2

tl;dr How do I use dockers layering technique without a requirements.txt for python3?

Long story:
A well formed Dockerfile for python should look as follows:

FROM python
COPY requirements.txt requirements.txt
RUN pip install -r requirements.txt
COPY . .
ENTRYPOINT["python3","sample.py"]

Which increases build times of docker containers significantly because downloading and installing libraries in subsequent builds can be cached by docker.

Now I have a rather complex python application, my team decided to get rid of the requirements.txt and have a single point of truth for our application: our setup.py file.

Which is great from a usability perspective. pip install . for our average user. pip install .[dev] for our developers. If changes happen they happen in our setup.py.

However from a DevOps perspective this is not as nice. Unfortunately it is not possible to execute setup.py without /src being present. But if /src is present before installing our app it is not possible to make use of docker's layering technique.

So it is a trade off between usability and build speeds.

My workaround is to auto generate a requirements.txt for CI/CD purposes which feels odd. However it is still better to auto generate than to manage dependencies in two files (requirements.txt/setup.py).
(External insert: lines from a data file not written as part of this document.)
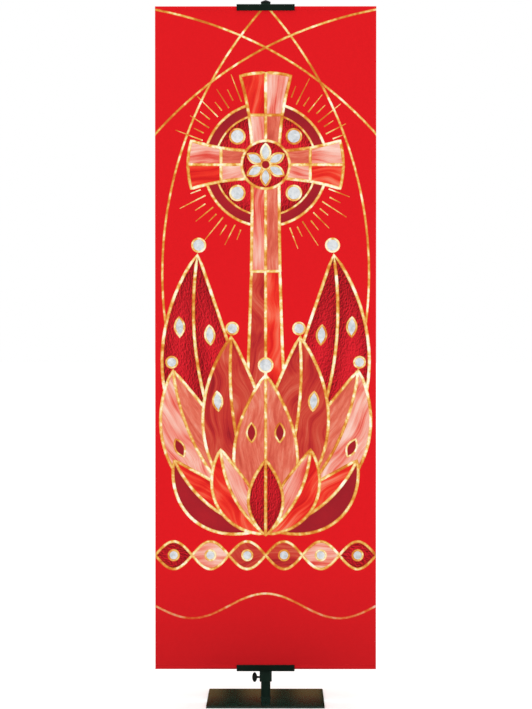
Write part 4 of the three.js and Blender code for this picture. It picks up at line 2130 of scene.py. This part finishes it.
@dataclass
class Studio:
    """White paper floor, even soft light, a glowing ring of card whose colours are a painted reflection for
    gloss to mirror, and the camera.
    """

    camera_at: Place = (0.0345, -6.5776, 1.0352)
    looks_at: Place = (0.0009, 0.0, 0.9563)
    lens: float = 120.6
    sensor: float = 36.0
    sky: float = 1.0
    floor_half: float = 60.0
    card_radius: float = 1.0
    card_from: float = 1 * MM
    card_to: float = 1600 * MM
    card_sides: int = 128
    softbox_at: Place = (1.2, -4.0, 0.7)
    softbox_aim: Place = (0.0, 0.0, 0.6)
    softbox_size: float = 1.6
    softbox_power: float = 6.0
    overhead_at: Place = (0.0, 0.0, 4.0)
    overhead_power: float = 1.0
    overhead_spread: float = math.radians(40)

    def build(self) -> None:
        """Makes the camera, floor, sky, ring of card and lights."""
        self._camera()
        self._floor()
        self._sky()
        self._card()
        self._softbox()
        self._overhead()
        scene = bpy.context.scene
        scene.view_settings.view_transform = "Standard"
        scene.view_settings.look = "None"

    def _camera(self) -> None:
        """Places the camera, level but for a slight tilt down."""
        data = bpy.data.cameras.new("camera")
        data.lens = self.lens
        data.sensor_width = self.sensor
        camera = bpy.data.objects.new("camera", data)
        camera.location = self.camera_at
        aim = Vector(self.looks_at) - Vector(self.camera_at)
        camera.rotation_euler = aim.to_track_quat("-Z", "Y").to_euler()
        bpy.context.scene.collection.objects.link(camera)
        bpy.context.scene.camera = camera

    def _floor(self) -> None:
        """Lays the paper floor as a stage piece."""
        half = self.floor_half
        corners = np.array([[-half, -half, 0], [half, -half, 0], [half, half, 0], [-half, half, 0]])
        floor = mesh_object("paper_floor", corners, [[0, 1, 2, 3]], smooth=False)
        floor.data.materials.append(StudioPaper().material())

    def _card(self) -> None:
        """Stands a low ring of glowing card about the banner that only gloss sees, a painted reflection for
        the plate to mirror.
        """
        profile = np.array([[self.card_radius, self.card_from], [self.card_radius, self.card_to]])
        points = revolve(profile, self.card_sides).reshape(-1, 3)
        card = mesh_object("reflector_card", points, grid_faces(2, self.card_sides).tolist())
        card.data.materials.append(ReflectorCard().material())
        card.visible_camera = False
        card.visible_diffuse = False
        card.visible_shadow = False

    def _sky(self) -> None:
        """Surrounds the scene with even white light."""
        world = bpy.data.worlds.new("studio")
        world.use_nodes = True
        tree = world.node_tree
        tree.nodes.clear()
        shown = add_node(tree, "Background", {"Color": (1, 1, 1, 1), "Strength": self.sky})
        add_node(tree, "OutputWorld", {"Surface": shown.outputs["Background"]})
        bpy.context.scene.world = world

    def _softbox(self) -> None:
        """Adds a wide, faint square light from the front, low and to the right."""
        data = bpy.data.lights.new("front_softbox", "AREA")
        data.size = self.softbox_size
        data.energy = self.softbox_power
        lamp = bpy.data.objects.new("front_softbox", data)
        lamp.location = self.softbox_at
        aim = Vector(self.softbox_aim) - Vector(self.softbox_at)
        lamp.rotation_euler = aim.to_track_quat("-Z", "Y").to_euler()
        bpy.context.scene.collection.objects.link(lamp)

    def _overhead(self) -> None:
        """Adds wide soft light from straight above, which keeps the paper white."""
        data = bpy.data.lights.new("overhead_light", "SUN")
        data.energy = self.overhead_power
        data.angle = self.overhead_spread
        lamp = bpy.data.objects.new("overhead_light", data)
        lamp.location = self.overhead_at
        bpy.context.scene.collection.objects.link(lamp)


# ---- Assembly --------------------------------------------------------------------------------------------


@dataclass
class Fitted:
    """How a piece takes its place: its body and the node that it replaces. Its finish's slot is not used.
    """

    piece: Piece
    slot: str
    node: str | None = None
    body: str = "banner_on_stand"

    def fit(self) -> None:
        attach(self.piece, self.body)
        if self.node is not None:
            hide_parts(self.node)
        LOG.info("%s: %d faces on %s", self.piece.name, len(self.piece.data.polygons), self.body)


def main() -> None:
    """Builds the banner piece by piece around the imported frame."""
    logging.basicConfig(level=logging.INFO, format="%(name)s: %(message)s")
    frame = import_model()
    Studio().build()

    screw_z = frame["joints"][0]["pos_m"][2]
    cloth = Cloth()
    banner = cloth.build()
    stitches = Stitching(cloth).build()
    pole = Pole()
    fitted = [
        Fitted(banner, "printed_cloth", "banner_cloth"),
        Fitted(stitches, "printed_cloth"),
        Fitted(BasePlate().build(), "gloss_enamel", "base_plate"),
        Fitted(pole.tube(), "black_enamel", "pole"),
        Fitted(pole.cap(), "black_plastic", "pole_cap"),
        Fitted(Channel("top_channel", True).build(), "black_enamel", "top_channel"),
        Fitted(Channel("bottom_channel", False).build(), "black_enamel", "bottom_channel"),
        Fitted(Collar("top_collar").build(), "black_enamel", "top_collar"),
        Fitted(Collar("bottom_collar", screw_z).build(), "black_enamel", "bottom_collar"),
        Fitted(Thumbscrew().build(), "blackened_steel", "thumbscrew", "thumbscrew_body"),
    ]
    for entry in fitted:
        entry.fit()


if __name__ == "__main__":
    main()
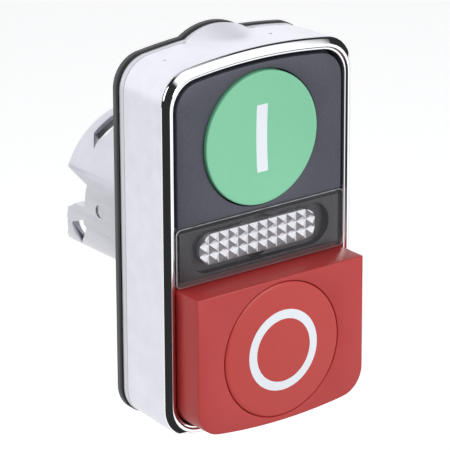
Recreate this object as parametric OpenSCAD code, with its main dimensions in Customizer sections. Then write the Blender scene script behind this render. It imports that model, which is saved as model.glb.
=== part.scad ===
// Twin push-button head for a 22.5 mm panel hole: a flush start button, a
// clear pilot window and a projecting stop button in one upright chrome bezel.
// X is to the right, +Y goes back into the panel, +Z is up. The origin is the
// centre of the mounting collar on the panel's front face.

/* [Head outline] */
// Width of the bezel
head_w = 30; // [28:0.5:36]
// Height of the bezel at its middle
head_h = 50.3; // [48:0.1:60]
// How much lower the bottom edge lies than the top edge's mirror image
heel = 0.4; // [0:0.05:0.6]
// Radius that the top and bottom edges are bowed to
bow_r = 78; // [60:1:120]
// Radius of the bezel's upright corners
corner_r = 4.4; // [3:0.1:6]
// Share of an inset that an inner corner loses from its radius
corner_step = 0.4; // [0.2:0.1:0.8]

/* [Bezel] */
// Panel face to the foot of the polished lip
rim_h = 10.5; // [9.5:0.1:14]
// How much smaller the bezel is at its rear rim than at its foot, on each side
flare = 0.35; // [0:0.05:0.4]
// Height of the polished lip over its foot
lip_rise = 0.8; // [0.4:0.1:1.2]
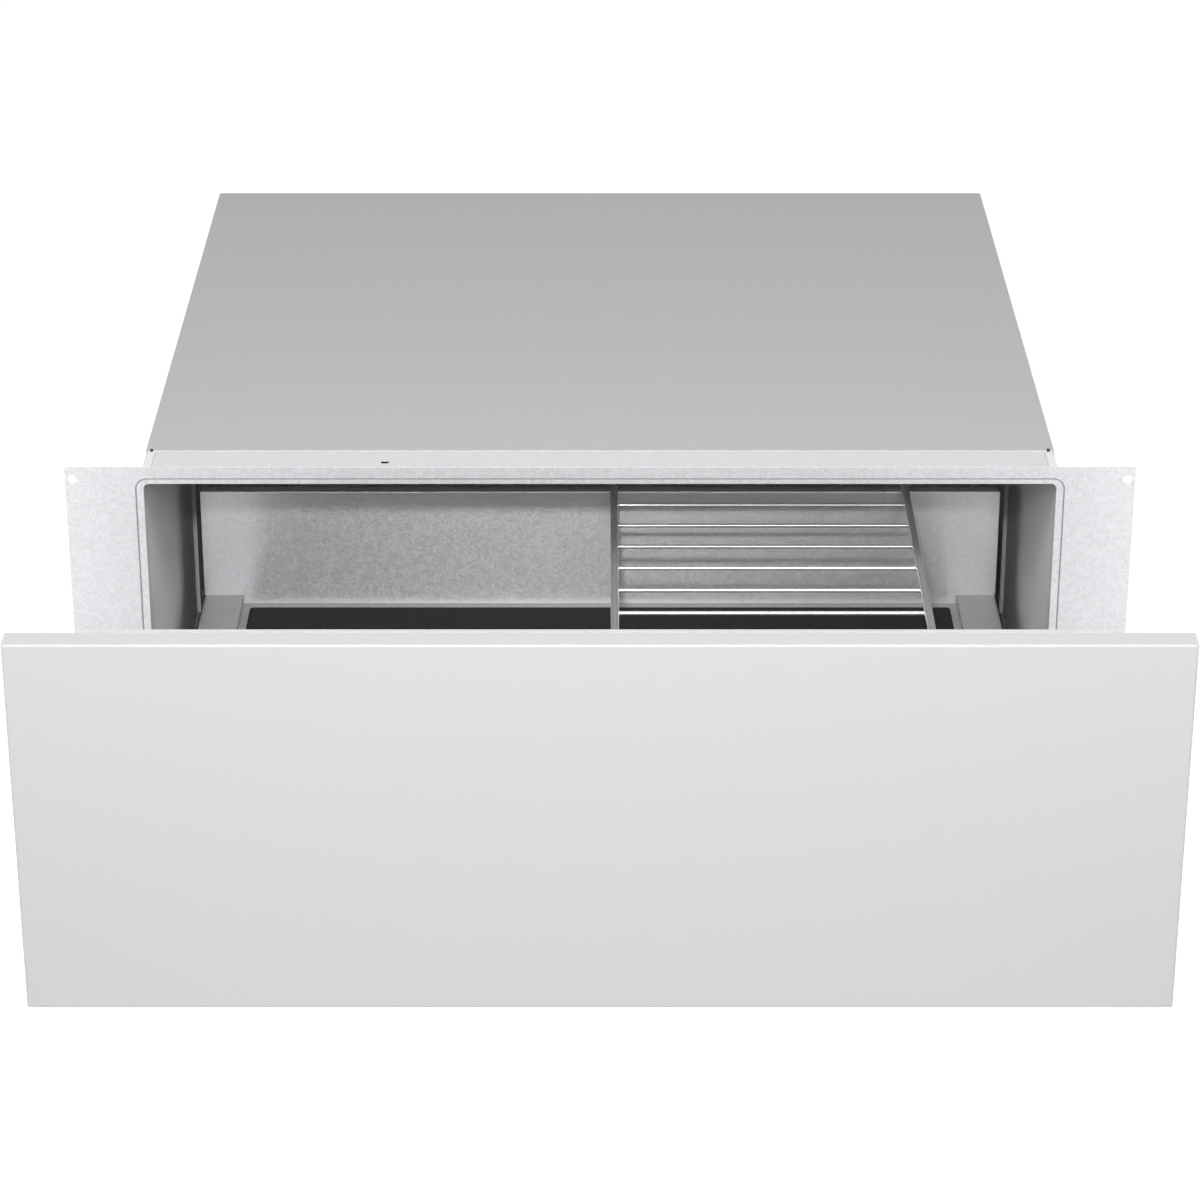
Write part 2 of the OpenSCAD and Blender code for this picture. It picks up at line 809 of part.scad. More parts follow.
// Rear sheet with folded sides, vent louvres and the cord gland's hole
vent_rows = 7;
vent_pitch = 9;
vent_w = 44;
vent_h = 4;
vent_gap = 14;
vent_drop = 61.5;
vent_low = fan_z - vent_drop;
module rear_panel() {
    top = rail_z - sheet;
    color("gainsboro") difference() {
        union() {
            block([-side_in, rear_y - sheet, base_top], [side_in, rear_y, top]);
            for (x = [-side_in, side_in - sheet])
                block([x, rear_y - wall_fold, base_top + fold_h + 1], [x + sheet, rear_y, top]);
        }
        for (column = [-3:3])
            for (row = [0:vent_rows - 1])
                translate([column * (vent_w + vent_gap), rear_y, vent_low + row * vent_pitch])
                    upright(-3, 3) {
                        square([vent_w - vent_h, vent_h], center = true);
                        for (s = [-1, 1]) translate([s * (vent_w - vent_h) / 2, 0]) circle(vent_h / 2);
                    }
        bar_y(gland_bore_r + 5, gland_x, rear_y - 5, rear_y + 5, gland_z);
        cover_screw_places() bar_y(cover_screw_r + screw_gap, 0, rear_y - 5, rear_y + 1, 0);
    }
}

// Inner roof of the cavity, above the lip
module cavity_roof() {
    color("gainsboro") block([-side_in, ring_back, roof_z], [side_in, wall_back, roof_z + sheet]);
}

module roof_insulation() {
    mat = min(insulation_t, rail_z - roof_z - sheet - insulation_gap);
    color("khaki") block([-side_in + 12, rail_d + 2, roof_z + sheet],
        [side_in - 12, wall_back - 4, roof_z + sheet + mat]);
}

module base_insulation() {
    half_w = slide_x - bracket_foot - 6;
    color("khaki") block([-half_w, 20, base_top], [half_w, cavity_d - 6, base_top + insulation_t]);
}

// Rear wall of the cavity: fan inlet grille, air outlets, holes for latch and sensor
outlet_slots = 5;
outlet_x = 72;
outlet_pitch = 15;
outlet_w = 6;
outlet_h = 64;
outlet_drop = 3;
grille_r = 34;
sensor_place = [-210, roof_z - 35.5];
sensor_r = 3;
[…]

I try to reduce build times of my containers, while at the same time keeping requirements for developers and end users as comprehensible as possible.

What did I miss?


Here is some code:

# Directory layout
.
├── Dockerfile
├── gen-requirements.py
├── setup.py
└── src
    └── greatapp
        ├── __init__.py
        └── sample.py

Not working Dockerfile

# DOES NOT WORK
FROM python
RUN mkdir -p /home/app/
WORKDIR /home/app/
COPY setup.py setup.py
RUN pip install .[dev]
COPY src/ src/
ENTRYPOINT ["great-app"]

Working Dockerfile

FROM python
RUN mkdir -p /home/app/
WORKDIR /home/app/
COPY ["setup.py", "gen-requirements.py", "./"]
RUN python3 gen-requirements.py \
    && pip install -r requirements.txt 
COPY src/ src/
RUN pip install .[dev]
ENTRYPOINT ["great-app"]

gen-requirements.py

#!/usr/bin/env python3
# Adapted from https://stackoverflow.com/questions/24236266/how-to-extract-dependencies-information-from-a-setup-py
# https://stackoverflow.com/users/748858/mgilson
#
# Gen-requirements extracts requirements from the setup.py to generate a requirements.txt.
# This allows for a single source of dependencies (truth) in our setup.py file.
# Only used for CI purposes.

from unittest import mock
import setuptools

with mock.patch.object(setuptools, "setup") as mock_setup:
    import setup  # This is setup.py which calls setuptools.setup

_, kwargs = mock_setup.call_args

install_requires = kwargs.get("install_requires", [])
extras_require = kwargs.get("extras_require", [])["dev"]

with open("requirements.txt", "w") as f:
    f.write(f"# Auto generated by {__file__} from setup.py.\n# Change requirements in setup.py.\n")
    f.write("\n".join(install_requires + extras_require))

setup.py

#!/usr/bin/env python3
import os
from setuptools import find_packages, setup


install_requirements = [
    "tensorflow",
]

development_requirements = [
    # Tests
    "tox",
]

extras = {"dev": development_requirements}

setup(
    name="greatapp",
    package_dir={"": "src"},
    packages=find_packages(where="src"),
    entry_points="""
        [console_scripts]
        great-app=greatapp.sample:main
    """,
    install_requires=install_requirements,
    extras_require=extras,
)

sample.py

#!/usr/bin/env python3
def main():
    a = 3
    b = 3
    print(a + b)

pag
  • 21
  • 3
  • what are you trying to optimize here, installation time? or what difficulty you have in installing package as you start the docker, if you have freeze on the python package, then you copy the installed pip packages along with your image. – vinsent paramanantham Dec 17 '20 at 13:29
  • 1
    @vinsentparamanantham I try to reduce time for building. Without proper docker layering I have to download tensorflow everytime I make a small change. – pag Dec 17 '20 at 13:55
  • I think you can take a docker image where you have a stable tensorflow installed and built after that.. or you can try using docker compose file as well, so Docker compose can have a stable image and in your startup you can install all minimal packages and scripts to copied in the dev ops pipeline. – vinsent paramanantham Dec 17 '20 at 13:59
  • @vinsentparamanantham This would mean that for every project I am responsible for I had to create a new base container whenever any of the libraries recieves a version bumb. I would rather not spend my time on doing so. – pag Dec 17 '20 at 14:49
  • moslty we use some base image with the installed packages, and then push the code to run on it. – vinsent paramanantham Dec 17 '20 at 15:08

0 Answers0